The toll for drivers on the San Joaquin was recently raised to a maximum of $3 for a one-way trip, which could eventually generate needed revenue--or, as some suggest, discourage customers. A further rate hike is not anticipated right now.

A merger of the two toll agencies, creating a single board and combining all revenue and debt, would put the joint debt at roughly $4 billion.

Critics have previously worried that while a merger could prop up the San Joaquin's sagging finances, it could drag down the more successful Eastern and Foothill tollways.

That second toll agency is operating at a much healthier 110% of projected revenue. At least one of its board members is eager to consider a merger.

"I believe the toll roads have been a success, and we want to continue along in that vein," said Peter Herzog, a Lake Forest city councilman. "This is just some of the bumps and grinds."

The San Joaquin, which stretches from Newport Beach to San Juan Capistrano, has had its share of bumps.

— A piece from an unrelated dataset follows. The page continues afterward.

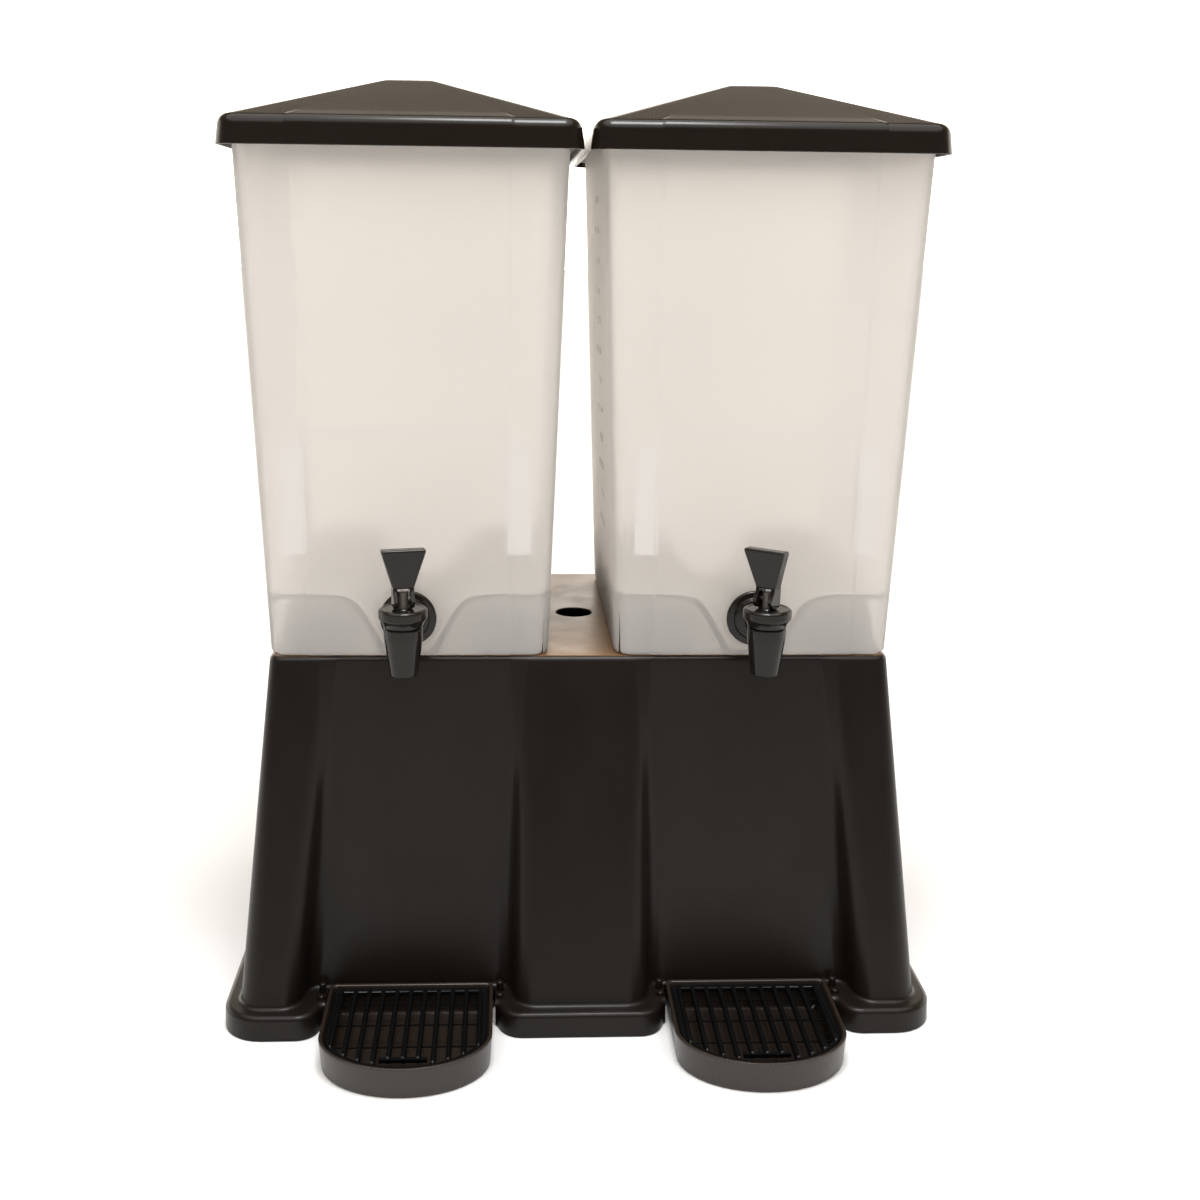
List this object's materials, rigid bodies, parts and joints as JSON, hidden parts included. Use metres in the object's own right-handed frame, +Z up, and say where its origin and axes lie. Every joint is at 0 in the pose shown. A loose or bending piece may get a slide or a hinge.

In January, revenue was 82% of projections but has since slipped to 77%, said board Chairwoman Linda Lindholm, a Laguna Niguel city councilwoman.

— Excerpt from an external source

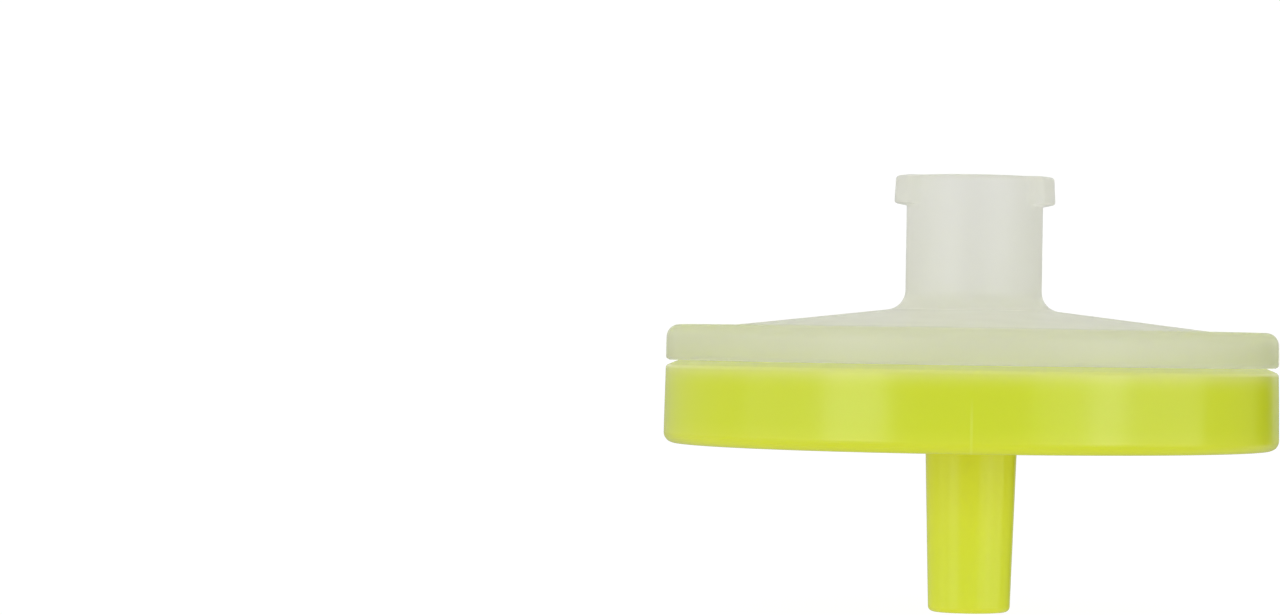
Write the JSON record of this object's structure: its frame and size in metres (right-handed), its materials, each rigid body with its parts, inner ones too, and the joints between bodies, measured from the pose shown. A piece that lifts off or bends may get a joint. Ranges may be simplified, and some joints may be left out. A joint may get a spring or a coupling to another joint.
{
  "type": "syringe filter",
  "caption": "Disc-shaped syringe filter: clear natural inlet shell with a Luer lock hub, a clamped white membrane, and a lime green outlet shell with a Luer slip nozzle.",
  "frame": {"origin": "centre of the end face of the outlet nozzle's tip", "axes": "+Z along the flow axis, from the outlet tip up to the mouth of the inlet hub; the two lock lugs point along +X and -X"},
  "size_m": [0.0298, 0.0298, 0.021],
  "materials": {
    "natural_polypropylene": "moulded, satin, milky translucent",
    "membrane_white": "matt, opaque",
    "lime_polypropylene": "moulded, satin, tinted translucent"
  },
  "bodies": {
    "root": {"inlet_shell": "natural_polypropylene", "membrane": "membrane_white", "outlet_shell": "lime_polypropylene"}
  },
  "joints": []
}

"Each month it went down, and when it hit 77%, I told myself I don't think we are going to make our debt [payments]," Lindholm said. "Now is the time to take these steps."

If the board failed to act, it ran the risk of creating a domino effect that could further erode Wall Street's ratings of the toll bonds, undermine the agency's borrowing ability and affect other toll agencies, analyst Mark T. Young said.

Young said another ratings downgrade is likely without a merger.

Previous downgrades have already hurt toll road investors by lowering the value of $789 million in uninsured bonds issued in 1997 and $220 million in revenue bonds sold in 1993. An additional $795million in San Joaquin Hills bonds sold by the agency in 1997 still retain an AAA rating because they are insured.

Scott Diehl, chairman of the Foothill/Eastern toll board, said a decision whether to merge will come down to "what is the best for all of Orange County."

The Foothill/Eastern agency still hopes to add a 16-mile southern extension that would eventually serve San Clemente and push into San Diego County.

"I can't tell you what the vote will be in two months, but we would be foolish if we didn't take a look at what is the best structure for us," Diehl said. "We still have quite a bit of [research] for our board to do."

A merger would allow the joint $4 billion in debt to be restructured under a new agency, analysts said. They added that consolidation would add efficiency and streamline operations.

The San Joaquin toll road opened in 1996. After its first year, revenue was 50% short of projections. Bonds had been sold in 1993 assuming that annual revenue would grow an average of 6.6%.

The agency refinanced a majority of its debt in 1997, reducing the interest rate from 7.6% to 5.7%, resulting in significant long-term savings.

Revenue and traffic have increased in recent years, but not enough.

The San Joaquin board also instructed its staff to work with a Foothill/Eastern agency committee to plan for a new board structure, select traffic and revenue consultants and prepare a joint-powers agreement.